[Entries with model source code]
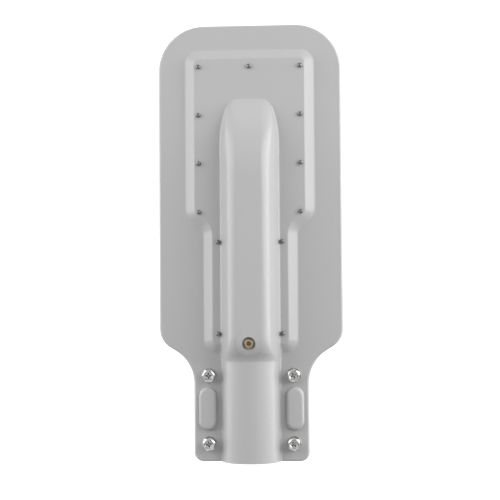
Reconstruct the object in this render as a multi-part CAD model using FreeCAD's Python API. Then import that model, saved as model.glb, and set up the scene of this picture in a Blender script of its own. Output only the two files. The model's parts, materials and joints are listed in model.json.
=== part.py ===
"""LED street light head with a half-round pole socket, in millimetres.

The origin lies on the axis of the pole socket, in the plane of its mouth.
+Y runs along the head, away from the pole, +Z points to the sky and the
lamps shine down. The underside of the rim plate is the plane Z = 0.
"""
import FreeCAD, Part
import math
import os

V = FreeCAD.Vector
UP = V(0, 0, 1)
ALONG = V(0, 1, 0)

# Shell: wall, rim plate and its turned-down lip
WALL = 2.4
LIP_DEPTH = 6.0
SHELL_LENGTH = 476.0
RIM_HALF_WIDTH = 100.0
NECK_HALF_WIDTH = 62.5
FAR_CORNER_R = 50.0
MOUTH_CORNER_R = 10.0
SHOULDER_FAR_Y = 130.5
SHOULDER_NEAR_Y = 108.0
SHOULDER_CONVEX_R = 24.5
SHOULDER_CONCAVE_R = 41.0
RIM_EDGE = 1.6

# Raised plateau, given by the outline of its foot
PLATEAU_HEIGHT = 8.0
PLATEAU_BAND = 10.0
PLATEAU_HALF_WIDTH = 70.4
PLATEAU_NECK_HALF_WIDTH = 51.3
PLATEAU_FAR_MARGIN = 27.6
PLATEAU_WIDE_LENGTH = 183.9
PLATEAU_STEP_LENGTH = 13.5
PLATEAU_NEAR_Y = 117.0
PLATEAU_CORNER_R = 15.0
PLATEAU_STEP_R = 20.0
PLATEAU_FOOT_R = 4.0
PLATEAU_EDGE_R = 3.0

# Driver tunnel on the plateau
TUNNEL_HALF_WIDTH = 31.3
TUNNEL_HEIGHT = 32.0
TUNNEL_SHOULDER = 8.0
TUNNEL_DRAFT = 0.34
TUNNEL_FLARE = 1.3
NOSE_TOE_MARGIN = 54.6
NOSE_LENGTH = 85.8
NOSE_SIDE_LENGTH = 50.2
NOSE_ARC_R = 131.0
NOSE_TOE_HALF_WIDTH = 14.0
NOSE_TOE_HEIGHT = 1.5
NOSE_TOE_REACH = 0.8
NOSE_RISE_SHARE = 0.65
NOSE_FLARE_SHARE = 0.3
NOSE_OUTER_STEPS = 7
NOSE_INNER_STEPS = 3
OUTER_SINK = 1.8
INNER_SINK = 1.0
INNER_FLARE = 0.4
SLOPE_FAR_Y = 134.0
SLOPE_NEAR_Y = 107.5
SLOPE_PROFILE = ((0.0, 0.0), (0.15, 0.02), (0.3, 0.08), (0.45, 0.2), (0.6, 0.4), (0.76, 0.71), (0.86, 0.88),
                 (0.94, 0.97), (1.0, 1.0))
INNER_SLOPE_PROFILE = ((0.0, 0.0), (0.5, 0.45), (1.0, 1.0))

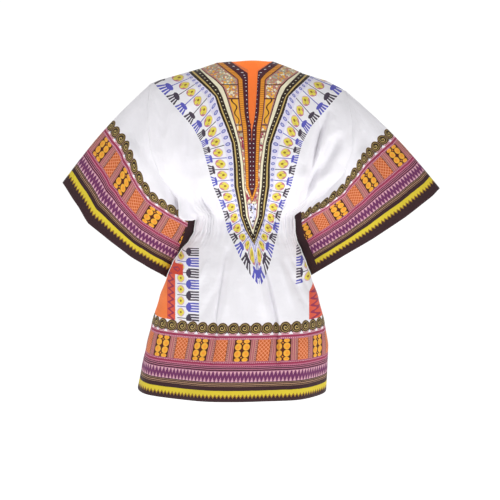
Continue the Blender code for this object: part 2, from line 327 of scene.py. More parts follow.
def bodyDepth(share, spread, x, drop, front):
    slopeFade = 1 - ease(*body["shoulderFade"], drop)
    below = drop + mix(body["neckHeight"], shoulderHeight(x), slopeFade)
    if not front:
        hollow = (body["backNeckRise"] + body["backNeckHollow"]) * neckArc(x) ** body["hollowRoundness"]
        below += hollow * (1 - ease(-body["backNeckRise"], body["backNeckEnd"], drop))
    underarm, reach = body["underarm"], body["shoulderReach"]
    low = ease(underarm - body["chestEnd"], underarm, drop)
    fullness = mix(body["chestFullness"], body["sideFullness"], low)
    fullness = mix(body["shoulderFullness"], fullness, ease(0, reach, below))
    roundShare = max(1 - (1 - spread) ** 2, 0.0) ** fullness
    soft = ease(*body["softReach"], below) * (1 - ease(underarm - 50, underarm, drop))
    soft *= body["seamSoftness"]
    roundShare = mix(roundShare, ease(0.0, 0.9, spread) ** body["softRoundness"], soft)
    tip = body["tipLeft"] if share <= 0.5 else body["tipRight"]
    armholeShare = min(max((drop - tip) / (underarm - tip), 0.0), 1.0)
    start = min(max(below / (underarm - tip), 0.0), 1.0)
    armholeShare = mix(start, armholeShare, ease(reach / 3, reach * 1.5, below))
    bulge = body["frontBulge"] if front else body["backBulge"]
    bulge *= math.sin(math.pi * armholeShare) ** body["bulgeRoundness"]
    out = mix(bulge, readTable(body["profile"], below, 1 if front else 2), roundShare)
    return out + bodyRelief(share, x, drop, front)


def bodyRelief(share, x, drop, front):
    still = math.sin(math.pi * share) ** 0.5 if 0 < share < 1 else 0.0
    sway = noise.noise(Vector((share * 9, drop * 0.006, 3.0 if front else 8.0)))
    waves = 0.0
    for count, wander, weight in body["gathers"]:
        waves += math.sin(2 * math.pi * (share * count + sway * wander)) * weight
    sides = mix(0.55, 1.0, abs(share - 0.5) * 2)
    uneven = mix(0.75, 1.15, noise.noise(Vector((share * 23, 0, 1))) + 0.5)
    near = hump(drop, body["waist"], body["gatherReach"]) * uneven
    out = body["gatherDepth"] * near * waves * sides
    skirt = ease(body["waist"], body["hemLeft"], drop)
    for place, width, height, lean in body["frontFolds"] if front else body["backFolds"]:
        out += height * skirt * still * hump(share, place - lean * (1 - skirt), width)
    chest = ease(*body["chestReach"], drop) * (1 - ease(body["underarm"] - 60, body["underarm"], drop))
    for place, width, height, lean in body["chestFolds"]:
        out += height * chest * still * hump(share, place + lean * chest, width)
    creases = frontCreases if front else backCreases
    edge = ease(0.0, 0.04, share) * ease(0.0, 0.04, 1 - share)
    out += creaseDepth(creases, x, drop, 1.035 if front else 1.0) * edge
    depth, wide, tall = body["unevenness"]
    out += depth * noise.noise(Vector((x * wide, drop * tall, 5.0 if front else 11.0))) * edge
    return out


def hemDrop(share, front):
    dip = body["hemFrontDip"] if front else body["hemBackDip"]
    bow = max(math.sin(math.pi * share), 0.0) ** body["hemRoundness"]
    return mix(body["hemLeft"], body["hemRight"], share) + dip * bow


def bodyPoint(share, row, front, leftHalf=True):
    yoke, lower = body["yokeRows"], body["lowerRows"]
    if row <= yoke:
        top = -topHeight(acrossBody(share, body["tipLeft"], front)[0], front, leftHalf)
        drop = mix(top, body["slitEnd"], (row / yoke) ** body["rowCrowding"])
    else:
        drop = mix(body["slitEnd"], body["hemLeft"], (row - yoke) / lower)
        give = (hemDrop(share, front) - body["hemLeft"]) / (body["hemLeft"] - body["waist"])
        drop += max(drop - body["waist"], 0) * give
    x, spread = acrossBody(share, drop, front)
    if share == 0.5 and not leftHalf:
        x = 2 * readTable(body["middle"], drop, 1) - x
    out = max(bodyDepth(share, spread, x, drop, front), body["leastDepth"])
    place, width, level, height = body["pouch"]
    if front and share < place + width * 3:
        full = hump(share, place, width) * hump(drop, level, height)
        full *= (1 - ease(*body["pouchEnd"], drop)) * ease(0.0, 0.02, share)
        x += body["pouchMove"][0] * full
        out += body["pouchMove"][1] * full
        drop += body["pouchMove"][2] * full
    return Vector((x, -out if front else out, -drop))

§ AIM
Give again, word for word, the lines of the listing, starting at its first line and ending with the line containing "PLATEAU_EDGE_R = 3.0".

§ WRITTEN ANSWER
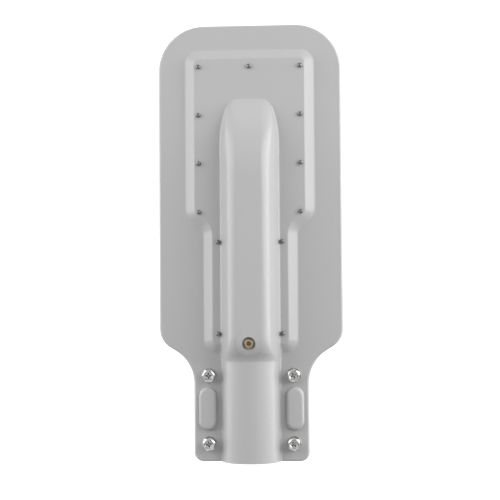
Reconstruct the object in this render as a multi-part CAD model using FreeCAD's Python API. Then import that model, saved as model.glb, and set up the scene of this picture in a Blender script of its own. Output only the two files. The model's parts, materials and joints are listed in model.json.
=== part.py ===
"""LED street light head with a half-round pole socket, in millimetres.

The origin lies on the axis of the pole socket, in the plane of its mouth.
+Y runs along the head, away from the pole, +Z points to the sky and the
lamps shine down. The underside of the rim plate is the plane Z = 0.
"""
import FreeCAD, Part
import math
import os

V = FreeCAD.Vector
UP = V(0, 0, 1)
ALONG = V(0, 1, 0)

# Shell: wall, rim plate and its turned-down lip
WALL = 2.4
LIP_DEPTH = 6.0
SHELL_LENGTH = 476.0
RIM_HALF_WIDTH = 100.0
NECK_HALF_WIDTH = 62.5
FAR_CORNER_R = 50.0
MOUTH_CORNER_R = 10.0
SHOULDER_FAR_Y = 130.5
SHOULDER_NEAR_Y = 108.0
SHOULDER_CONVEX_R = 24.5
SHOULDER_CONCAVE_R = 41.0
RIM_EDGE = 1.6

# Raised plateau, given by the outline of its foot
PLATEAU_HEIGHT = 8.0
PLATEAU_BAND = 10.0
PLATEAU_HALF_WIDTH = 70.4
PLATEAU_NECK_HALF_WIDTH = 51.3
PLATEAU_FAR_MARGIN = 27.6
PLATEAU_WIDE_LENGTH = 183.9
PLATEAU_STEP_LENGTH = 13.5
PLATEAU_NEAR_Y = 117.0
PLATEAU_CORNER_R = 15.0
PLATEAU_STEP_R = 20.0
PLATEAU_FOOT_R = 4.0
PLATEAU_EDGE_R = 3.0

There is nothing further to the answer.